_What you should do_.
Render the following material again verbatim, leaving nothing out.

_Data excerpt_.

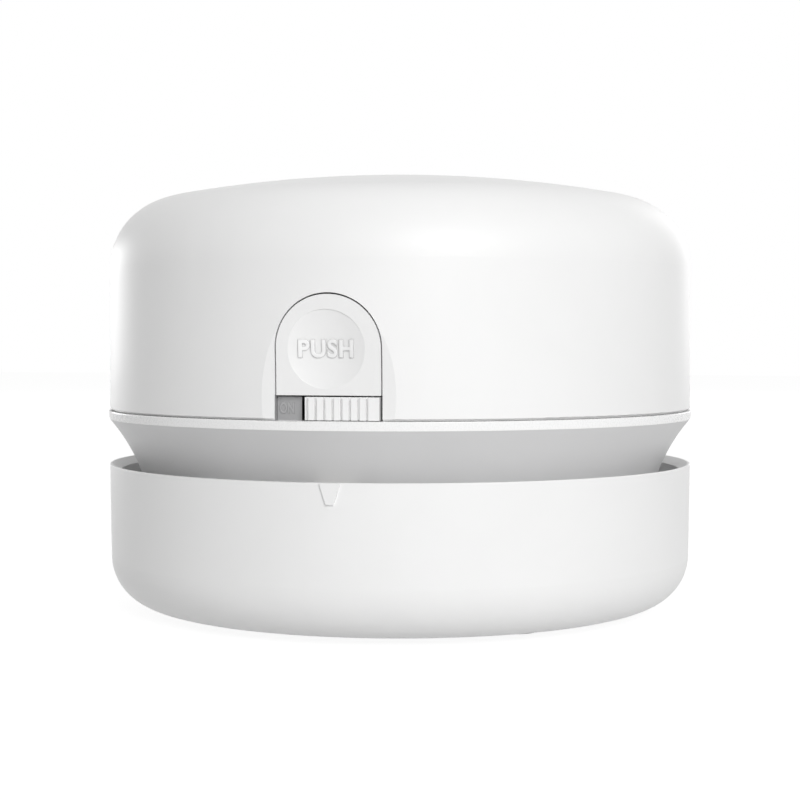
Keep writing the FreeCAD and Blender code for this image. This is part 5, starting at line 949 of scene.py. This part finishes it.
class VACUUM_OT_stage(bpy.types.Operator):
    """Sets the camera, the lamps, the pale room and the floor"""

    bl_idname = "vacuum.stage"
    bl_label = "Stage"

    def execute(self, context):
        studio = context.scene.vacuum_studio
        context.scene.view_settings.view_transform = "Standard"
        camera = bpy.data.cameras.new("studio_camera")
        camera.lens, camera.sensor_width = studio.lens, 36.0
        camera.clip_start, camera.clip_end = 0.01, 20.0
        holder = bpy.data.objects.new("studio_camera", camera)
        holder.location = (studio.camera_distance * math.sin(studio.camera_turn),
                           -studio.camera_distance * math.cos(studio.camera_turn), studio.camera_height)
        holder.rotation_euler = (math.pi / 2 - studio.camera_dip, 0.0, studio.camera_turn)
        context.scene.collection.objects.link(holder)
        context.scene.camera = holder
        for name, setting, size, place in LAMPS:
            self.lamp(context, name, getattr(studio, setting), size, place)
        self.room(context, studio)
        self.floor(context, studio)
        return {"FINISHED"}

    def lamp(self, context, name, power, size, place):
        data = bpy.data.lights.new(name, "AREA")
        data.shape, data.energy = "ELLIPSE" if size[0] == size[1] else "RECTANGLE", power
        data.size, data.size_y = size
        lamp = bpy.data.objects.new(name, data)
        lamp.location = place
        lamp.rotation_euler = (LAMP_AIM - Vector(place)).to_track_quat("-Z", "Y").to_euler()
        context.scene.collection.objects.link(lamp)

    def seen_plainly(self, tree):
        """1 for what the camera, a gloss or clear plastic sees, 0 for the light that falls on things."""
        path = tree.nodes.new("ShaderNodeLightPath")
        total = path.outputs["Is Camera Ray"]
        for other in ("Is Glossy Ray", "Is Transmission Ray"):
            added = tree.nodes.new("ShaderNodeMath")
            added.operation = "MAXIMUM"
            tree.links.new(total, added.inputs[0])
            tree.links.new(path.outputs[other], added.inputs[1])
            total = added.outputs[0]
        return total

    def room(self, context, studio):
        world = bpy.data.worlds.new("pale_room")
        context.scene.world = world
        world.use_nodes = True
        tree = world.node_tree
        tree.nodes.clear()
        seen, light, both = (tree.nodes.new(kind) for kind in (
            "ShaderNodeBackground", "ShaderNodeBackground", "ShaderNodeMixShader"))
        seen.inputs["Color"].default_value = (1.0, 1.0, 1.0, 1.0)
        light.inputs["Color"].default_value = (1.0, 1.0, 1.0, 1.0)
        light.inputs["Strength"].default_value = studio.ambient
        out = tree.nodes.new("ShaderNodeOutputWorld")
        tree.links.new(self.seen_plainly(tree), both.inputs[0])
        tree.links.new(light.outputs[0], both.inputs[1])
        tree.links.new(seen.outputs[0], both.inputs[2])
        tree.links.new(both.outputs[0], out.inputs["Surface"])

    def floor(self, context, studio):
        bm = bmesh.new()
        bmesh.ops.create_grid(bm, x_segments=4, y_segments=4, size=1.6,
                              matrix=Matrix.Translation((0.0, 0.0, -0.05 * MM)))
        mesh = bpy.data.meshes.new("studio_floor")
        bm.to_mesh(mesh)
        bm.free()
        material = bpy.data.materials.new("pale_floor")
        material.use_nodes = True
        tree = material.node_tree
        tree.nodes.clear()
        lit, shown, white = (tree.nodes.new(kind) for kind in (
            "ShaderNodeBsdfDiffuse", "ShaderNodeBsdfDiffuse", "ShaderNodeEmission"))
        lit.inputs["Color"].default_value = (studio.floor,) * 3 + (1.0,)
        shown.inputs["Color"].default_value = (1.0, 1.0, 1.0, 1.0)
        white.inputs["Strength"].default_value = studio.glow
        blend, by_ray, below = (tree.nodes.new("ShaderNodeMixShader") for _ in range(3))
        blend.inputs[0].default_value = studio.shadow
        out = tree.nodes.new("ShaderNodeOutputMaterial")
        tree.links.new(white.outputs[0], blend.inputs[1])
        tree.links.new(shown.outputs[0], blend.inputs[2])
        tree.links.new(self.seen_plainly(tree), by_ray.inputs[0])
        tree.links.new(lit.outputs[0], by_ray.inputs[1])
        tree.links.new(blend.outputs[0], by_ray.inputs[2])
        side, clear = tree.nodes.new("ShaderNodeNewGeometry"), tree.nodes.new("ShaderNodeBsdfTransparent")
        tree.links.new(side.outputs["Backfacing"], below.inputs[0])
        tree.links.new(by_ray.outputs[0], below.inputs[1])
        tree.links.new(clear.outputs[0], below.inputs[2])
        tree.links.new(below.outputs[0], out.inputs["Surface"])
        mesh.materials.append(material)
        floor = bpy.data.objects.new("studio_floor", mesh)
        context.scene.collection.objects.link(floor)


OPERATORS = (
    VACUUM_OT_cases,
    VACUUM_OT_button,
    VACUUM_OT_slider,
    VACUUM_OT_spring,
    VACUUM_OT_latch,
    VACUUM_OT_intake,
    VACUUM_OT_filter,
    VACUUM_OT_motor,
    VACUUM_OT_electrics,
    VACUUM_OT_screws,
    VACUUM_OT_stage,
)


class VACUUM_PT_sidebar(bpy.types.Panel):
    """Lists the cleaner's pieces, colours and studio"""

    bl_idname = "VACUUM_PT_sidebar"
    bl_label = "Mini vacuum cleaner"
    bl_space_type = "VIEW_3D"
    bl_region_type = "UI"
    bl_category = "Mini Vacuum"

    def draw(self, context):
        for operator in OPERATORS:
            self.layout.operator(operator.bl_idname)
        for group in (context.scene.vacuum_sizes, context.scene.vacuum_colours, context.scene.vacuum_studio):
            box = self.layout.box()
            for name in group.__annotations__:
                box.prop(group, name)


GROUPS = (VacuumSizes, VacuumColours, VacuumStudio)


def register():
    for kind in GROUPS + OPERATORS + (VACUUM_PT_sidebar,):
        bpy.utils.register_class(kind)
    bpy.types.Scene.vacuum_sizes = bpy.props.PointerProperty(type=VacuumSizes)
    bpy.types.Scene.vacuum_colours = bpy.props.PointerProperty(type=VacuumColours)
    bpy.types.Scene.vacuum_studio = bpy.props.PointerProperty(type=VacuumStudio)


def unregister():
    del bpy.types.Scene.vacuum_studio
    del bpy.types.Scene.vacuum_colours
    del bpy.types.Scene.vacuum_sizes
    for kind in reversed(GROUPS + OPERATORS + (VACUUM_PT_sidebar,)):
        bpy.utils.unregister_class(kind)


def main():
    for leftover in [o for o in bpy.context.scene.objects if o.name in ("Cube", "Light", "Camera")]:
        bpy.data.objects.remove(leftover)
    register()
    for operator in OPERATORS:
        group, name = operator.bl_idname.split(".")
        getattr(getattr(bpy.ops, group), name)()


if __name__ == "__main__":
    main()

_Exercise result_.
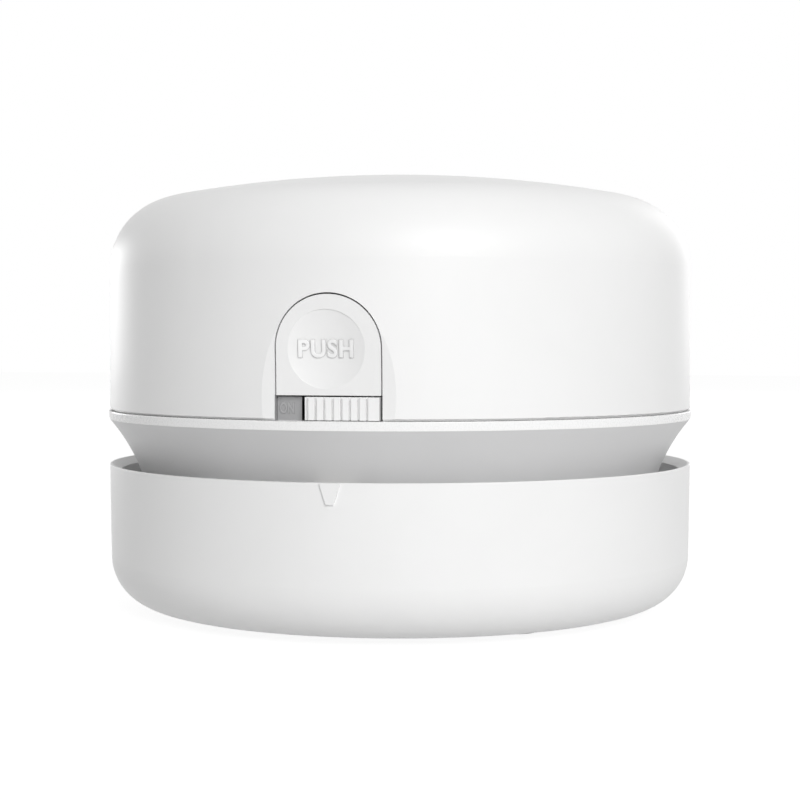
Keep writing the FreeCAD and Blender code for this image. This is part 5, starting at line 949 of scene.py. This part finishes it.
class VACUUM_OT_stage(bpy.types.Operator):
    """Sets the camera, the lamps, the pale room and the floor"""

    bl_idname = "vacuum.stage"
    bl_label = "Stage"

    def execute(self, context):
        studio = context.scene.vacuum_studio
        context.scene.view_settings.view_transform = "Standard"
        camera = bpy.data.cameras.new("studio_camera")
        camera.lens, camera.sensor_width = studio.lens, 36.0
        camera.clip_start, camera.clip_end = 0.01, 20.0
        holder = bpy.data.objects.new("studio_camera", camera)
        holder.location = (studio.camera_distance * math.sin(studio.camera_turn),
                           -studio.camera_distance * math.cos(studio.camera_turn), studio.camera_height)
        holder.rotation_euler = (math.pi / 2 - studio.camera_dip, 0.0, studio.camera_turn)
        context.scene.collection.objects.link(holder)
        context.scene.camera = holder
        for name, setting, size, place in LAMPS:
            self.lamp(context, name, getattr(studio, setting), size, place)
        self.room(context, studio)
        self.floor(context, studio)
        return {"FINISHED"}

    def lamp(self, context, name, power, size, place):
        data = bpy.data.lights.new(name, "AREA")
        data.shape, data.energy = "ELLIPSE" if size[0] == size[1] else "RECTANGLE", power
        data.size, data.size_y = size
        lamp = bpy.data.objects.new(name, data)
        lamp.location = place
        lamp.rotation_euler = (LAMP_AIM - Vector(place)).to_track_quat("-Z", "Y").to_euler()
        context.scene.collection.objects.link(lamp)

    def seen_plainly(self, tree):
        """1 for what the camera, a gloss or clear plastic sees, 0 for the light that falls on things."""
        path = tree.nodes.new("ShaderNodeLightPath")
        total = path.outputs["Is Camera Ray"]
        for other in ("Is Glossy Ray", "Is Transmission Ray"):
            added = tree.nodes.new("ShaderNodeMath")
            added.operation = "MAXIMUM"
            tree.links.new(total, added.inputs[0])
            tree.links.new(path.outputs[other], added.inputs[1])
            total = added.outputs[0]
        return total

    def room(self, context, studio):
        world = bpy.data.worlds.new("pale_room")
        context.scene.world = world
        world.use_nodes = True
        tree = world.node_tree
        tree.nodes.clear()
        seen, light, both = (tree.nodes.new(kind) for kind in (
            "ShaderNodeBackground", "ShaderNodeBackground", "ShaderNodeMixShader"))
        seen.inputs["Color"].default_value = (1.0, 1.0, 1.0, 1.0)
        light.inputs["Color"].default_value = (1.0, 1.0, 1.0, 1.0)
        light.inputs["Strength"].default_value = studio.ambient
        out = tree.nodes.new("ShaderNodeOutputWorld")
        tree.links.new(self.seen_plainly(tree), both.inputs[0])
        tree.links.new(light.outputs[0], both.inputs[1])
        tree.links.new(seen.outputs[0], both.inputs[2])
        tree.links.new(both.outputs[0], out.inputs["Surface"])

    def floor(self, context, studio):
        bm = bmesh.new()
        bmesh.ops.create_grid(bm, x_segments=4, y_segments=4, size=1.6,
                              matrix=Matrix.Translation((0.0, 0.0, -0.05 * MM)))
        mesh = bpy.data.meshes.new("studio_floor")
        bm.to_mesh(mesh)
        bm.free()
        material = bpy.data.materials.new("pale_floor")
        material.use_nodes = True
        tree = material.node_tree
        tree.nodes.clear()
        lit, shown, white = (tree.nodes.new(kind) for kind in (
            "ShaderNodeBsdfDiffuse", "ShaderNodeBsdfDiffuse", "ShaderNodeEmission"))
        lit.inputs["Color"].default_value = (studio.floor,) * 3 + (1.0,)
        shown.inputs["Color"].default_value = (1.0, 1.0, 1.0, 1.0)
        white.inputs["Strength"].default_value = studio.glow
        blend, by_ray, below = (tree.nodes.new("ShaderNodeMixShader") for _ in range(3))
        blend.inputs[0].default_value = studio.shadow
        out = tree.nodes.new("ShaderNodeOutputMaterial")
        tree.links.new(white.outputs[0], blend.inputs[1])
        tree.links.new(shown.outputs[0], blend.inputs[2])
        tree.links.new(self.seen_plainly(tree), by_ray.inputs[0])
        tree.links.new(lit.outputs[0], by_ray.inputs[1])
        tree.links.new(blend.outputs[0], by_ray.inputs[2])
        side, clear = tree.nodes.new("ShaderNodeNewGeometry"), tree.nodes.new("ShaderNodeBsdfTransparent")
        tree.links.new(side.outputs["Backfacing"], below.inputs[0])
        tree.links.new(by_ray.outputs[0], below.inputs[1])
        tree.links.new(clear.outputs[0], below.inputs[2])
        tree.links.new(below.outputs[0], out.inputs["Surface"])
        mesh.materials.append(material)
        floor = bpy.data.objects.new("studio_floor", mesh)
        context.scene.collection.objects.link(floor)


OPERATORS = (
    VACUUM_OT_cases,
    VACUUM_OT_button,
    VACUUM_OT_slider,
    VACUUM_OT_spring,
    VACUUM_OT_latch,
    VACUUM_OT_intake,
    VACUUM_OT_filter,
    VACUUM_OT_motor,
    VACUUM_OT_electrics,
    VACUUM_OT_screws,
    VACUUM_OT_stage,
)


class VACUUM_PT_sidebar(bpy.types.Panel):
    """Lists the cleaner's pieces, colours and studio"""

    bl_idname = "VACUUM_PT_sidebar"
    bl_label = "Mini vacuum cleaner"
    bl_space_type = "VIEW_3D"
    bl_region_type = "UI"
    bl_category = "Mini Vacuum"

    def draw(self, context):
        for operator in OPERATORS:
            self.layout.operator(operator.bl_idname)
        for group in (context.scene.vacuum_sizes, context.scene.vacuum_colours, context.scene.vacuum_studio):
            box = self.layout.box()
            for name in group.__annotations__:
                box.prop(group, name)


GROUPS = (VacuumSizes, VacuumColours, VacuumStudio)


def register():
    for kind in GROUPS + OPERATORS + (VACUUM_PT_sidebar,):
        bpy.utils.register_class(kind)
    bpy.types.Scene.vacuum_sizes = bpy.props.PointerProperty(type=VacuumSizes)
    bpy.types.Scene.vacuum_colours = bpy.props.PointerProperty(type=VacuumColours)
    bpy.types.Scene.vacuum_studio = bpy.props.PointerProperty(type=VacuumStudio)


def unregister():
    del bpy.types.Scene.vacuum_studio
    del bpy.types.Scene.vacuum_colours
    del bpy.types.Scene.vacuum_sizes
    for kind in reversed(GROUPS + OPERATORS + (VACUUM_PT_sidebar,)):
        bpy.utils.unregister_class(kind)


def main():
    for leftover in [o for o in bpy.context.scene.objects if o.name in ("Cube", "Light", "Camera")]:
        bpy.data.objects.remove(leftover)
    register()
    for operator in OPERATORS:
        group, name = operator.bl_idname.split(".")
        getattr(getattr(bpy.ops, group), name)()


if __name__ == "__main__":
    main()